Just over one-third of Americans say they get at least some stress from traveling over the holidays (36 percent, including 11 percent a lot and 25 percent a little) and being with family members (35 percent, including 11 percent a lot and 24 percent a little). Adults under age 55 (41 percent with kids and 45 percent without kids) are more likely to get at least a little stress from traveling than those age 55 and older (21 percent). Similarly, adults under age 55 (40 percent with kids and 44 percent without kids) get more stress from being with family members than those age 55 and older (23 percent).
Just over 1-in-4 Americans say they get at least some holiday stress from cooking (28 percent, including 9 percent a lot and 19 percent a little) and putting up decorations (28 percent, including 6 percent a lot and 22 percent a little). There are no significant age or parental status differences in these results, although women (34 percent) are somewhat more likely than men (22 percent) to feel at least some anxiety about cooking for the holidays.

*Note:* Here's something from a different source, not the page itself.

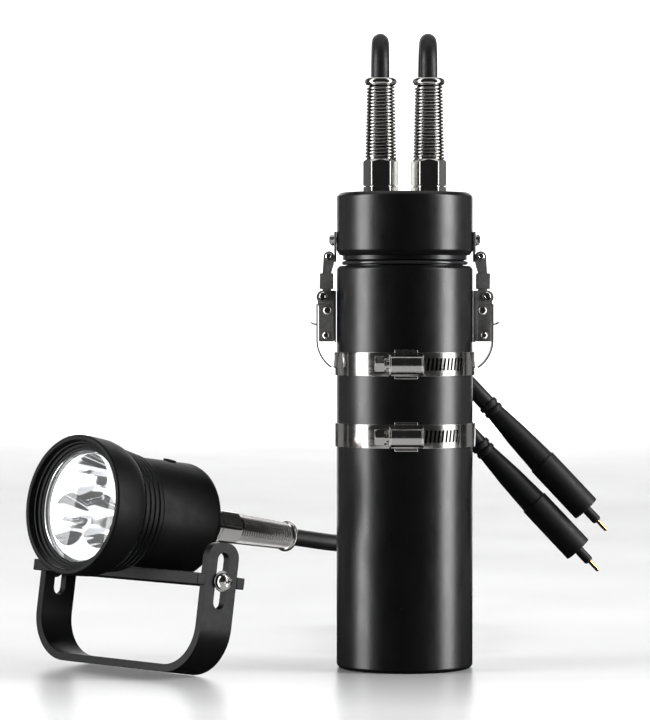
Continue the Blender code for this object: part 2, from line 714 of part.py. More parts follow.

During the month of December, most Americans (90 percent) report celebrating Christmas, 6 percent celebrate Hanukkah and 4 percent celebrate Kwanzaa. Just 7 percent do not celebrate any of these holidays.
The Monmouth University Poll was conducted by telephone from November 9 to 12, 2018 with 802 adults in the United States. The question results in this release have a margin of error of +/- 3.5 percentage points. The poll was conducted by the Monmouth University Polling Institute in West Long Branch.